Even typing the phrase ‘Cambridge-Oxford rivalry’ into Google, in preparation for this piece, prompts a prickle of annoyance: why should the Tabs take primacy in the word order?
It’s indicative of the utter irrationality of the enduring Oxbridge rivalry. In historical terms, the ill-feeling sprang out of the circumstances of Cambridge’s founding, when a group of Oxford University scholars got into conflict with townspeople and were forced to flee Oxford, setting up shop in a nearby market town. Cambridge University was the result – our tumultuously conceived younger sibling, fated to that role since 1209.
For Oxbridge Freshers – indeed, for anyone not involved in University sports – the whole thing is farcical. Just another instance of the two universities’ proclivity to elitism and navel-gazing. Even if you do follow rowing, it’s hard to feel furious enmity in the Veuve-Cliquot-sipping world of Henley. And forget academic rivalry: no one in their right mind can get wound up about league tables. Most of us find it hard to care sufficiently about collections.

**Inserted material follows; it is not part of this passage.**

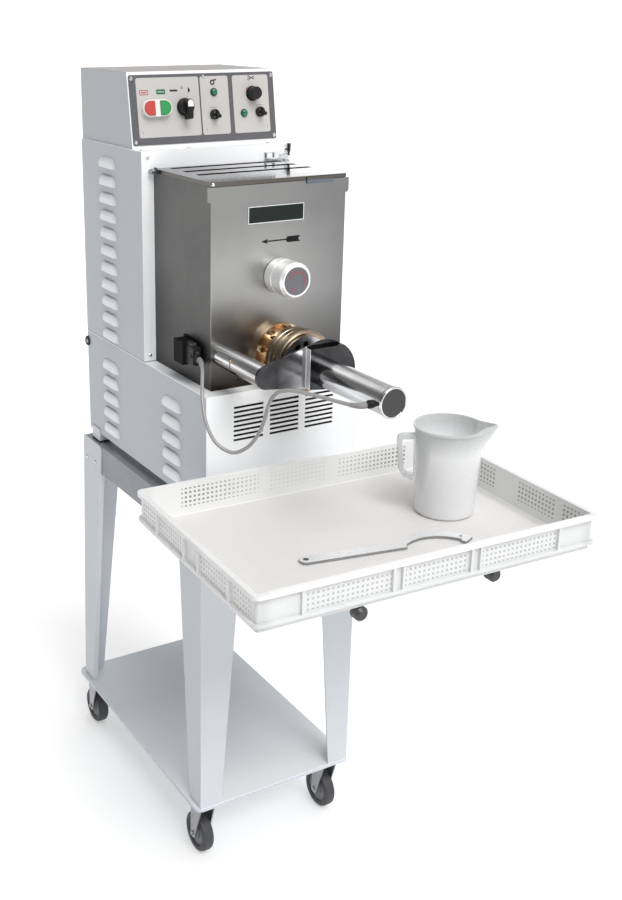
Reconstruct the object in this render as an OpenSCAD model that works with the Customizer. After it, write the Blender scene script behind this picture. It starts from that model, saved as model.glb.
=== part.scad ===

That was my attitude, anyway…until the Varsity Rugby match on Thursday. We were all a bit taken-aback by the hoardes of indoctrinated 12-year-olds, chanting such appropriately intelligent phrases as: “I’d rather be a leper than a Tab”. Even the little flags placed by each seat (“I’m a Dark Blue”) failed to stir ardour. But after a pint of Magners at half time, and a beautiful try by Keble’s Sam Egerton, suddenly even the most reserved spectators were screaming sentences featuring both expletives and the long-eschewed word, “Tabs”. Suddenly, we were – are – Dark Blues.
Having undergone the transformation, I find myself bearing a new and previously abhorred character feature. I really do feel ‘f*** the Tabs’.
So what is it that causes such animosity to emerge, rapidly and apparently unbidden? Why should not Durham or UCL be our partners in the fray? Partly, of course, it’s historical: the first Varsity match was in cricket, in 1827; the boat race was established two years later.
But there are deeper explanations for the continued endurance of such primal sentiments. A 2010 paper by psychologists at the Universities of California, New York and Washington, on rivalry between NCAA basketball players*, identifies “relational dependency”; essentially, intense similarity between competitors often results in a far more personal sense of rivalry. You need to beat the rival who is most like you. This can even be suggested to reflect a sense of internal competition; in some ways, it becomes a battle with an externalised self.
It’s hardly a ground-breaking revelation that the Oxford-Cambridge rivalry might, maybe, be born of similarity. In acknowledging that the competition should surely lose its visceral nature, yet the intimacy of the rivalry is so ingrained (and helpfully underscored by group mentality and identity) that rationality get lost in the mass of Jack Wills kits.
Meanwhile, in defining success as the failure of the chosen rival Oxbridge neglects competition with other top universities. The competitive binary starts to look less elitist, more pig-headedly circumscribed. Imperial, UCL, Edinburgh, LSE; they’re all fighting for turf. The steady rise of the Russell Group is accompanied by anti-Oxbridge popular feeling, for the media loves an alumni-slating-his-alma-mater piece.
And if that wasn’t depressing enough: how often do you find yourself subjected to a tirade by a non-Oxbridge student, insisting their courses are equally as demanding; equal, in fact, in every way? While they rant, a hefty wedge of your consciousness mulls on Bristol’s superior graduate employment rates. While your companion asserts their two-books-a-week workload and the tough task of juggling their social life, the dreaming spires begin to take on a nightmarish, Escher-esque aspect in your mind’s eye…
This, then, is perhaps the real cause of the durability of our rivalry with Cambridge. The damn Tabs get it. They get that “doing Dickens” for 5th week does not mean doing Bleak House; it means doing the entirety of Dickens. Or at least working yourself into an asylum in a bid to fake it. They get the whole thing about living in an environment of pressure, where your success in anything from an 8th week essay to a collegiate rugby match comes to dictate your definition of self. They get that vacations are for guilt, Park End is for guilt, sleep is guilt, and that if guilt could be aggregated, Oxbridge would hold more than the Catholic Church and upper-middle-classes combined.
Which is why they merit competition. If there’s anything a ravening Oxbridge-type loves it’s a bit of self-flagellation, and competition with your closest sibling offers just that. So whether screaming abuse at a Varsity match, or disdainfully assessing your Cambridge friends’ reading list, remember that affection runs beneath the animosity. And also that while we can at least drink our pain away, Cambridge only has, like, one bar.